╭─ DATA SECTION

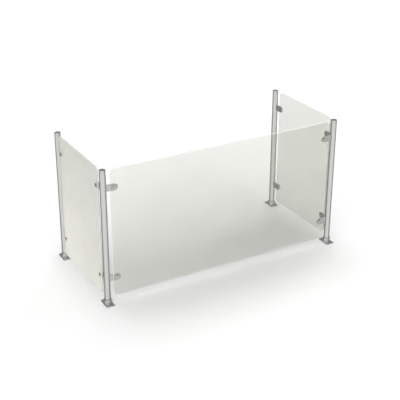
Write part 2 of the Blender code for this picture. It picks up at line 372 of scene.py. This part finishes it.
def glass_face(name):
    """Clear toughened glass: faint tint, a trace of roller wave, sparse dust, and a pale matt
    layer of painted reflection that builds up as the pane is looked along, painted lighter
    towards the bottom of the pane."""
    tint = (0.909, 0.912, 0.890)
    painted_reflection_power, painted_reflection_gain, painted_reflection_limit = 6.0, 8.6, 0.86
    painted_reflection_low, painted_reflection_high = (0.715, 0.715, 0.655), (0.515, 0.515, 0.47)
    painted_reflection_height = 0.34         # the painted reflection's colour changes over this far below and above centre: lighter at the bottom as painted floor light, darker at the top
    t = new_material(name)
    path = t.node("LightPath").outputs
    coords = t.coords()
    wave = t.noise(t.mapped(coords, (0.5, 2.2, 1)), scale=5.0, detail=1.0)
    speck = t.noise(coords, scale=420.0, detail=1.0)
    film = t.noise(coords, scale=7.0, detail=4.0, rough=0.6)
    glass = t.node("BsdfGlass", {
        "IOR": 1.5,
        "Color": t.ramp(film, [(0.35, scaled(tint, 0.992)), (0.7, scaled(tint, 1.006))]),
        "Roughness": 0.0,
        "Normal": t.bump(wave, strength=0.05, distance=0.00008),
    }, distribution="GGX")
    # painted reflection: a pale matt layer that stands in for the reflection and grows as the
    # pane is looked along
    facing = t.node("LayerWeight", {"Blend": 0.5}).outputs["Facing"]
    painted_reflection_share = t.math("MULTIPLY", t.math("POWER", facing, painted_reflection_power), painted_reflection_gain)
    painted_reflection_share = t.math("MULTIPLY", painted_reflection_share, t.span(speck, low=0.96, high=1.04, start=0.3, end=0.7))
    painted_reflection_share = t.math("MULTIPLY", painted_reflection_share, t.span(film, low=0.97, high=1.03, start=0.35, end=0.65))
    painted_reflection_share = t.math("MINIMUM", painted_reflection_share, painted_reflection_limit)
    # painted shade and light: the matt layer is lighter towards the bottom of the pane, where
    # the floor lights it, and darker towards the top
    rise = t.span(t.separate(coords)[1], low=0.0, high=1.0,
                  start=-painted_reflection_height, end=painted_reflection_height)
    painted_reflection = t.node("BsdfDiffuse", {"Color": t.ramp(rise, [(0.0, painted_reflection_low),
                                                          (1.0, painted_reflection_high)])})
    shown = t.mix(painted_reflection_share, glass, painted_reflection)
    # light that a matt surface sends to the glass stops there, as in a soft studio shadow
    stop = t.node("BsdfDiffuse", {"Color": (0.20, 0.205, 0.16, 1.0)})
    seen = t.mix(path["Is Diffuse Ray"], shown, stop)
    # mirrored light from the metal parts passes the panes unchanged
    return t.finish(t.mix(t.mirrored_ray(), seen, t.node("BsdfTransparent")))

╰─

WHAT YOU ARE ASKED TO DO —
All of the data shown above must be copied exactly.

TASK ANSWER —
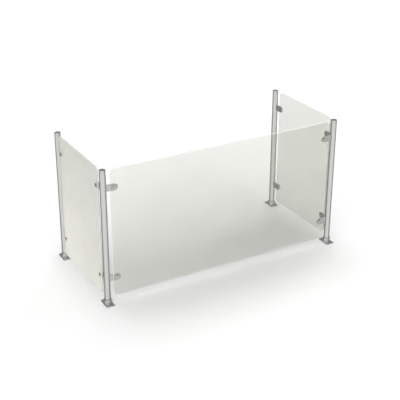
Write part 2 of the Blender code for this picture. It picks up at line 372 of scene.py. This part finishes it.
def glass_face(name):
    """Clear toughened glass: faint tint, a trace of roller wave, sparse dust, and a pale matt
    layer of painted reflection that builds up as the pane is looked along, painted lighter
    towards the bottom of the pane."""
    tint = (0.909, 0.912, 0.890)
    painted_reflection_power, painted_reflection_gain, painted_reflection_limit = 6.0, 8.6, 0.86
    painted_reflection_low, painted_reflection_high = (0.715, 0.715, 0.655), (0.515, 0.515, 0.47)
    painted_reflection_height = 0.34         # the painted reflection's colour changes over this far below and above centre: lighter at the bottom as painted floor light, darker at the top
    t = new_material(name)
    path = t.node("LightPath").outputs
    coords = t.coords()
    wave = t.noise(t.mapped(coords, (0.5, 2.2, 1)), scale=5.0, detail=1.0)
    speck = t.noise(coords, scale=420.0, detail=1.0)
    film = t.noise(coords, scale=7.0, detail=4.0, rough=0.6)
    glass = t.node("BsdfGlass", {
        "IOR": 1.5,
        "Color": t.ramp(film, [(0.35, scaled(tint, 0.992)), (0.7, scaled(tint, 1.006))]),
        "Roughness": 0.0,
        "Normal": t.bump(wave, strength=0.05, distance=0.00008),
    }, distribution="GGX")
    # painted reflection: a pale matt layer that stands in for the reflection and grows as the
    # pane is looked along
    facing = t.node("LayerWeight", {"Blend": 0.5}).outputs["Facing"]
    painted_reflection_share = t.math("MULTIPLY", t.math("POWER", facing, painted_reflection_power), painted_reflection_gain)
    painted_reflection_share = t.math("MULTIPLY", painted_reflection_share, t.span(speck, low=0.96, high=1.04, start=0.3, end=0.7))
    painted_reflection_share = t.math("MULTIPLY", painted_reflection_share, t.span(film, low=0.97, high=1.03, start=0.35, end=0.65))
    painted_reflection_share = t.math("MINIMUM", painted_reflection_share, painted_reflection_limit)
    # painted shade and light: the matt layer is lighter towards the bottom of the pane, where
    # the floor lights it, and darker towards the top
    rise = t.span(t.separate(coords)[1], low=0.0, high=1.0,
                  start=-painted_reflection_height, end=painted_reflection_height)
    painted_reflection = t.node("BsdfDiffuse", {"Color": t.ramp(rise, [(0.0, painted_reflection_low),
                                                          (1.0, painted_reflection_high)])})
    shown = t.mix(painted_reflection_share, glass, painted_reflection)
    # light that a matt surface sends to the glass stops there, as in a soft studio shadow
    stop = t.node("BsdfDiffuse", {"Color": (0.20, 0.205, 0.16, 1.0)})
    seen = t.mix(path["Is Diffuse Ray"], shown, stop)
    # mirrored light from the metal parts passes the panes unchanged
    return t.finish(t.mix(t.mirrored_ray(), seen, t.node("BsdfTransparent")))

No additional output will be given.